In December 2018, there were 119 protection worker (CPSW) positions. Of these positions, only 108 were filled. Of these 108 workers, 19 were in training or on leave resulting in only 89 actual protection workers in the state. These are the workers assigned to investigate complaints of neglect and abuse to determine if intervention is necessary, determinations that are in most instances challenging and emotionally wrenching for the workers.

For example, do circumstances require the removal of children from their family to a more protective foster care placement?

These 89 workers had to deal with 1,018 new cases referred for assessment or new allegations last December alone. The total number of open assessments at the end of that month was 3,899. This resulted in an adjusted average caseload for each CPSW of 44 cases compared to the nationally accepted maximum number of 12 cases.

New Hampshire CPSW workers were responding to a workload 3½ times the accepted national standard. This is a key reason protection worker burnout, sick leave and turnover are as high as they are with a 16 percent vacancy rate.

Recent research, including my own, has concluded that workers dealing with serious child abuse often experience a secondary trauma aggravated by the need to manage impossible caseloads.

Similar problems of staff shortage and increasing caseloads can be seen in the December 2018 DCYF statistics for family services staff. These are the individuals who work with families after assessments are completed. These workers focus on supporting families, to help them keep their children at home. If a child is removed, they then provide support services to hopefully reunite the family when appropriate.

On Dec. 31, 2018, there were 1,161 open cases involving 2,043 children.

Of the 102 family services positions, only 90 were filled in December. Eleven were in training or on leave resulting in 79 filled positions. These workers carried an average of 15 cases involving 26 children. The caseload is lower than that for protection caseworkers but still high for what is a more time-intensive, ongoing counseling service.

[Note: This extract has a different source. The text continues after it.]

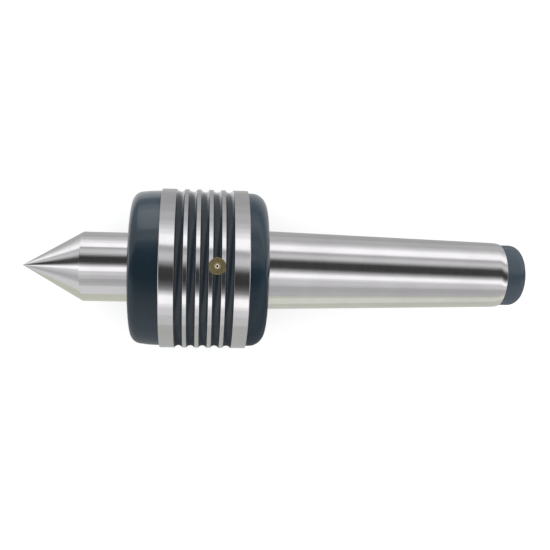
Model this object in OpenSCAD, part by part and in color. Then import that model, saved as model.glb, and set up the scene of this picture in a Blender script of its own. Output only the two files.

The current statistics are all the more concerning when viewed against the background of recommendations in three reports on DCYF published since 2016. The first was commissioned in 2016 after the deaths of two children who were known to DCYF. It was an independent Quality Assurance Review of DCYF (the Milner Report), delivered in December of that year. After reviewing 318 DCYF assessments of alleged maltreatment, the report identified 20 recommendations. These 20 included the following six: 1) a seriously overloaded DCYF assessment workforce; 2) a workforce that could benefit from additional training; 3) a restrictive child protection statute that sets a high bar for determining neglect and risk of harm; 4) a restrictive interpretation of the statute leading to DCYF staff inability to take needed action to protect children at risk; 5) a lack of options available to protect children; and 6) a lack of an effective service array even if options existed to compel families to engage in services to protect their children.

Two more recent reports, a 2018 Federal Children and Family Services Review (C&FSR) and a 2018 N.H. Adequacy and Needs Assessment (A&NA), identified five Milner recommendations that had subsequently been implemented but cited 15 as areas “in need of improvement.” These included the following:

■The assessment workforce should carry no more than 12 open assessments (the most recent report has them carrying 42).

■Hire enough assessment supervisors with the intent of reducing the current vacancy rate to provide one supervisor for five workers.

■Make deliberate efforts to provide for the well-being of professional staff in order to reduce turnover and absences due to work demands.

■Resolve the current backlog of overdue assessments.

■Expand the availability of mother-child substance abuse treatment facilities.

■Ensure that all children in the household or who are related and visit the household routinely be seen and interviewed if possible, during an assessment regardless of parental consent.

■Reconceptualize the process of identifying safety threats and risks of harm associated with incoming reports of maltreatment.

Although several improvements have been implemented, it is clear, from one or both of the two recent reports, that much more needs to be done. A first step would be passage of the current Senate Bill (SB 6) working its way through the Legislature, which significantly increases the number of positions for social workers and supervisors in the fiscal year 2020 and 2021 state budgets.

The bill, sponsored by Sen. Jon Morgan and supported by 13 other senators, will provide funding for additional positions requested by DCYF administrators as part of their “additional priority needs.” The large-scale hiring of new staff will signal that the state has recognized the need to address these crucial child welfare issues.

If the bill is not passed, and signed by the governor, the so-called “efficiency budget” will allow the staffing problem to remain in effect. There are other identified priority needs in the proposed DCYF budget that should also be funded to ensure staff have the resources to do the demanding job they were hired to do.

If you are concerned about the current state of child welfare and the protection of children and families at-risk in our state, I urge you to contact your legislators and the governor to make clear your support of SB 6 and other funding measures that will contribute to bringing the state of New Hampshire in line with other New England states in its ability to protect children and strengthen families.

New Hampshire’s children are waiting.

(Lawrence Shulman is a former dean and professor of the University at Buffalo School of Social Work. His child welfare textbook was published by the National Association of Social Workers. He is currently a member of the New Hampshire DCYF Advisory Board).